= Task directions =
Starting at the first line of the data below, write out each line exactly until you reach the line containing "PACK_FLOAT = 0.6", and include that line too.

= Recorded data =
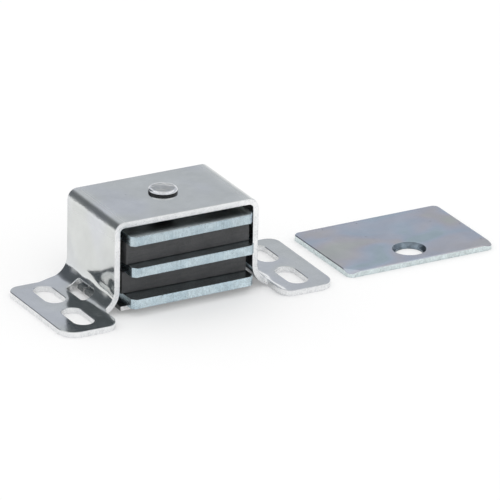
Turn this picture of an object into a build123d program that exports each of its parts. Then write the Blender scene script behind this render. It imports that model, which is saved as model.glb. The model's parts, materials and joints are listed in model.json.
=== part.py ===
"""Magnetic catch: a hat-section steel bracket that carries a floating pack of
three pole plates and two ferrite magnets on a rivet, with its strike plate.

Millimetres, +Z up. The origin lies in the mounting plane under the middle of
the bracket's body. +X runs along its width and the pole faces look along -Y.
"""
import math
import os

from build123d import *

# ---------------------------------------------------------------- driving sizes
# magnet pack
PLATE_WIDTH = 30.0
PLATE_THICK = 2.2
MAGNET_THICK = 5.1
MAGNET_OVERHANG = 0.1           # magnet past the plates on each side
POLE_PROUD = 2.9                # pole faces ahead of the bracket's front edge
PACK_BACK_INSET = 1.3           # back of the pack inside the bracket's back edge
UPPER_MAGNET_SETBACK = 2.9      # pole face to the magnet's front
LOWER_MAGNET_SETBACK = 3.9
PLATE_CORNER = 1.0              # cut-off front corners of the pole plates
PLATE_EDGE = 0.25               # rounding along the pole plates' long edges
MAGNET_EDGE = 0.3
PACK_TURN = 1.2                 # degrees the pack stands turned on the rivet
LOWER_MAGNET_TURN = -1.5        # degrees the lower magnet lies askew in the pack
TOP_PLATE_SHIFT = -0.2          # sideways place that each plate has slipped to
MIDDLE_PLATE_SHIFT = 0.25
BOTTOM_PLATE_SHIFT = 0.1

# play of the pack in the bracket
SIDE_PLAY = 1.2                 # plates to each wall
HEADROOM = 1.2                  # top plate to the bracket's top
PACK_FLOAT = 0.6                # radial play on the rivet

# bracket sheet
SHEET = 1.3                     # thickness of the bracket's steel
BODY_DEPTH = 22.4               # front edge to back edge of top and walls
TOP_BEND = 1.0                  # inner radius where the top meets a wall
FOOT_BEND = 4.3                 # radius of the hollow between wall and flange
EDGE_BREAK = 0.12               # bevel that the punch leaves on the outer side

# mounting flanges
FLANGE_REACH = 15.5             # outside of the wall to the flange's end
FLANGE_FRONT = 7.6              # how far the flange runs ahead of the body
FLANGE_BACK_STEP = 1.3          # how far it stops short of the body's back
FLANGE_NECK = 2.4               # wall's outside to the step in the outline
BACK_STEP_START = 4.0           # wall's outside to the start of the back step
BACK_STEP_RUN = 3.5             # length along X over which the back step runs
FLANGE_FRONT_CORNER = 4.0       # outer corner radius at the front
FLANGE_BACK_CORNER = 2.8        # outer corner radius at the back
FLANGE_INNER_CORNER = 3.2       # radius of the front corner beside the body
NECK_FILLET = 0.8               # inside corner between body and flange
BACK_STEP_FILLET = 2.0          # softening of the back step

# screw slots, long way along Y
SLOT_WIDTH = 4.7
SLOT_LENGTH = 9.8
SLOT_SPACING = 13.4             # centre to centre along Y
SLOT_FROM_WALL = 8.6            # wall's outside to the slots' centre line
SLOT_CENTRE_Y = -4.05           # middle of each pair

# retainer plate under the pack, its tabs and the slots that hold them
RETAINER_THICK = 1.0
RETAINER_LIFT = 0.9             # mounting plane to the plate's underside
RETAINER_SIDE_GAP = 0.1         # to each wall
RETAINER_FRONT = 0.3            # proud of the body's front edge
RETAINER_BACK_GAP = 0.3         # short of the body's back edge
TAB_Y = 0.6                     # middle of the tab
TAB_WIDTH = 6.6
TAB_REACH = 2.5                 # beyond the plate's side
TAB_CUT = 0.7                   # staking cut across each tab
TAB_CUT_FROM_FRONT = 3.3        # width of the tab's front finger
TAB_CUT_DEPTH = 1.7
TAB_FRONT_PLAY = 1.0            # slot past the tab at its front
TAB_BACK_PLAY = 0.6             # slot past the tab at its back
TAB_TOP_PLAY = 0.08             # slot's upper edge above the tab
TAB_SLOT_WIDTH = 3.6            # across the foot bend
TAB_SLOT_CORNER = 1.0

# rivet
RIVET_X = 0.5                   # axis from the middle of the bracket's body
RIVET_Y = 1.0
SHANK_RADIUS = 2.4
SHANK_FIT = 0.05                # radial clearance in bracket and retainer
HEAD_RADIUS = 3.25
HEAD_SIDE = 0.85                # height of the head's side, rounding included
HEAD_CROWN = 0.3                # rise of the dome above the side
HEAD_ROLL = 0.55                # rounding between side and dome
TAIL_RADIUS = 3.5
TAIL_CLEARANCE = 0.2            # tail above the mounting plane
TAIL_BEVEL = 0.4
TAIL_BORE_RADIUS = 1.5
TAIL_BORE_DEPTH = 5.0

# strike plate, which lies beside the catch
STRIKE_WIDTH = 36.5
STRIKE_DEPTH = 25.25
STRIKE_THICK = 1.35
STRIKE_CORNER = 1.5
STRIKE_BREAK = 0.15             # bevel of the punched upper edge
STRIKE_HOLE_RADIUS = 3.05
STRIKE_SINK_RADIUS = 3.8        # countersink at the upper face
STRIKE_HOLE_LAND = 0.5          # straight part of the hole under the countersink
STRIKE_HOLE_EDGE = 6.1          # front edge to the hole's centre
STRIKE_HOLE_OFFSET = 0.3        # hole's centre to the right of the middle
STRIKE_FACET = 3.0              # how far each front corner is struck down
STRIKE_FACET_DROP = 0.7
STRIKE_GAP = 4.65               # right flange's end to the strike
STRIKE_CENTRE_Y = -2.6
STRIKE_TURN = 1.0               # degrees it lies turned

# ---------------------------------------------------------------- derived sizes
WALL_INNER_X = PLATE_WIDTH / 2 + SIDE_PLAY
WALL_X = WALL_INNER_X + SHEET
FRONT_Y = -BODY_DEPTH / 2
BACK_Y = BODY_DEPTH / 2

RETAINER_TOP = RETAINER_LIFT + RETAINER_THICK
RETAINER_HALF_X = WALL_INNER_X - RETAINER_SIDE_GAP
BOTTOM_PLATE_Z = RETAINER_TOP
LOWER_MAGNET_Z = BOTTOM_PLATE_Z + PLATE_THICK
MIDDLE_PLATE_Z = LOWER_MAGNET_Z + MAGNET_THICK
UPPER_MAGNET_Z = MIDDLE_PLATE_Z + PLATE_THICK
TOP_PLATE_Z = UPPER_MAGNET_Z + MAGNET_THICK
INNER_TOP_Z = TOP_PLATE_Z + PLATE_THICK + HEADROOM
BODY_HEIGHT = INNER_TOP_Z + SHEET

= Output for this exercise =
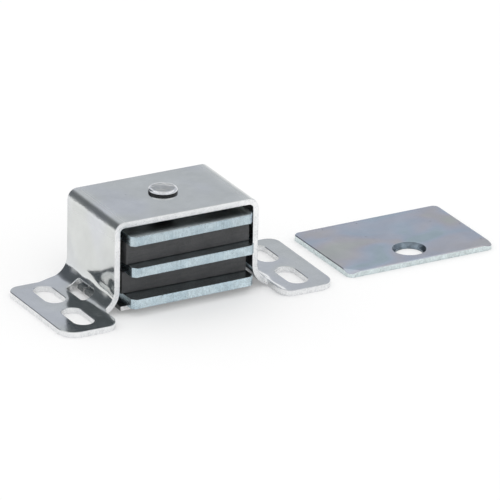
Turn this picture of an object into a build123d program that exports each of its parts. Then write the Blender scene script behind this render. It imports that model, which is saved as model.glb. The model's parts, materials and joints are listed in model.json.
=== part.py ===
"""Magnetic catch: a hat-section steel bracket that carries a floating pack of
three pole plates and two ferrite magnets on a rivet, with its strike plate.

Millimetres, +Z up. The origin lies in the mounting plane under the middle of
the bracket's body. +X runs along its width and the pole faces look along -Y.
"""
import math
import os

from build123d import *

# ---------------------------------------------------------------- driving sizes
# magnet pack
PLATE_WIDTH = 30.0
PLATE_THICK = 2.2
MAGNET_THICK = 5.1
MAGNET_OVERHANG = 0.1           # magnet past the plates on each side
POLE_PROUD = 2.9                # pole faces ahead of the bracket's front edge
PACK_BACK_INSET = 1.3           # back of the pack inside the bracket's back edge
UPPER_MAGNET_SETBACK = 2.9      # pole face to the magnet's front
LOWER_MAGNET_SETBACK = 3.9
PLATE_CORNER = 1.0              # cut-off front corners of the pole plates
PLATE_EDGE = 0.25               # rounding along the pole plates' long edges
MAGNET_EDGE = 0.3
PACK_TURN = 1.2                 # degrees the pack stands turned on the rivet
LOWER_MAGNET_TURN = -1.5        # degrees the lower magnet lies askew in the pack
TOP_PLATE_SHIFT = -0.2          # sideways place that each plate has slipped to
MIDDLE_PLATE_SHIFT = 0.25
BOTTOM_PLATE_SHIFT = 0.1

# play of the pack in the bracket
SIDE_PLAY = 1.2                 # plates to each wall
HEADROOM = 1.2                  # top plate to the bracket's top
PACK_FLOAT = 0.6                # radial play on the rivet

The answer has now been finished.